WHAT THE EXERCISE ASKS
Return all the data, word for word.

COLLECTED DATA
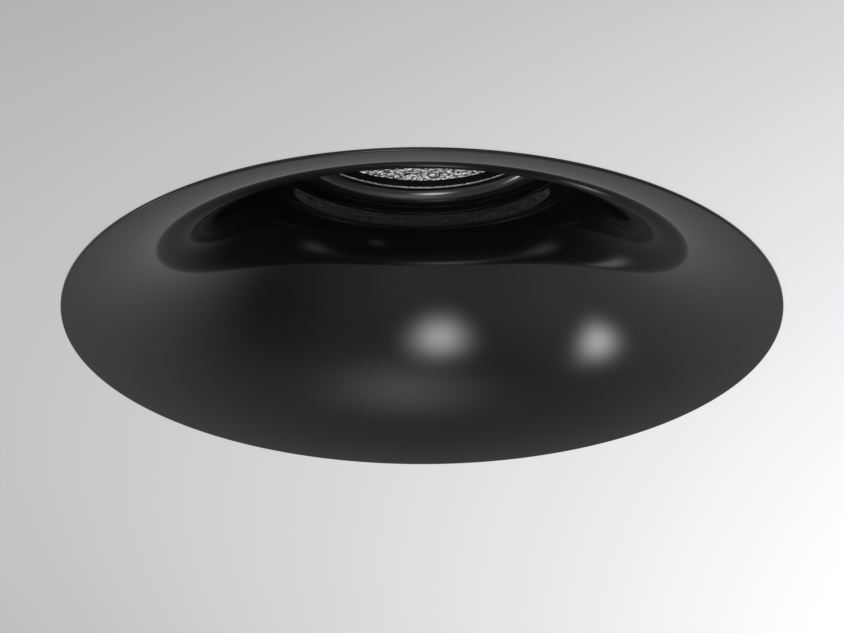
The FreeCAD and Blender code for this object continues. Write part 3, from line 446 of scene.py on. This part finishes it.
can_screw_radius, keeper_screw_radius, bracket_screw_place = 49.0466, 42.1466, (58.0, 12.5)
boss_radius, keeper_boss_radius = 3.1, 2.6
add(casting, boss(boss_radius, flange_bottom - 5.0, flange_bottom),
    *[turn(a, (can_screw_radius, 0, 0)) for a in can_screw_angles])
add(casting, boss(keeper_boss_radius, flange_bottom - 2.5, flange_bottom),
    *[turn(a, (keeper_screw_radius, 0, 0)) for a in keeper_angles])
boss_foot = back_height(hypot(*bracket_screw_place) - boss_radius) - flare_wall / 2
add(casting, boss(boss_radius, boss_foot, bracket_low.z),
    *[turn(a, (bracket_screw_place[0], side * bracket_screw_place[1], 0)) for a in (0, 180) for side in (1, -1)])
front_ring = set_down("front_ring", casting, black_paint)
in_place(front_ring, "mounting_ring", "flare")


# Soffit gasket. A thin ring of cellular rubber, glued behind the lip outside its stop ring.
black_rubber = Finish("black_rubber", IOR=1.45)
black_rubber.mottle(3, 4.0, (0.012, 0.012, 0.013), (0.028, 0.027, 0.027))
black_rubber.set(Roughness=0.62 + 0.2 * black_rubber.noise(0.8, 3.0))
black_rubber.relief(black_rubber.noise(0.25, 3.0), 0.02)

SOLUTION
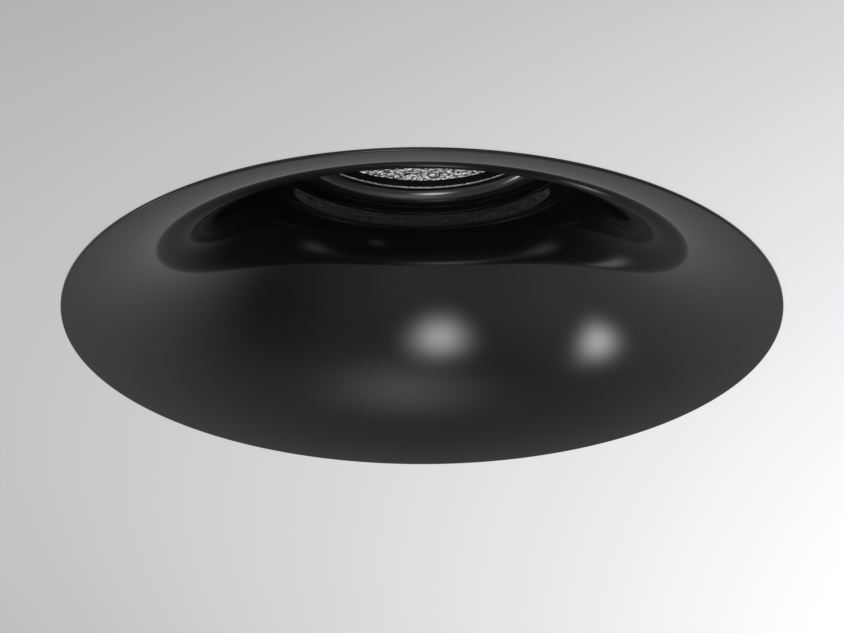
The FreeCAD and Blender code for this object continues. Write part 3, from line 446 of scene.py on. This part finishes it.
can_screw_radius, keeper_screw_radius, bracket_screw_place = 49.0466, 42.1466, (58.0, 12.5)
boss_radius, keeper_boss_radius = 3.1, 2.6
add(casting, boss(boss_radius, flange_bottom - 5.0, flange_bottom),
    *[turn(a, (can_screw_radius, 0, 0)) for a in can_screw_angles])
add(casting, boss(keeper_boss_radius, flange_bottom - 2.5, flange_bottom),
    *[turn(a, (keeper_screw_radius, 0, 0)) for a in keeper_angles])
boss_foot = back_height(hypot(*bracket_screw_place) - boss_radius) - flare_wall / 2
add(casting, boss(boss_radius, boss_foot, bracket_low.z),
    *[turn(a, (bracket_screw_place[0], side * bracket_screw_place[1], 0)) for a in (0, 180) for side in (1, -1)])
front_ring = set_down("front_ring", casting, black_paint)
in_place(front_ring, "mounting_ring", "flare")


# Soffit gasket. A thin ring of cellular rubber, glued behind the lip outside its stop ring.
black_rubber = Finish("black_rubber", IOR=1.45)
black_rubber.mottle(3, 4.0, (0.012, 0.012, 0.013), (0.028, 0.027, 0.027))
black_rubber.set(Roughness=0.62 + 0.2 * black_rubber.noise(0.8, 3.0))
black_rubber.relief(black_rubber.noise(0.25, 3.0), 0.02)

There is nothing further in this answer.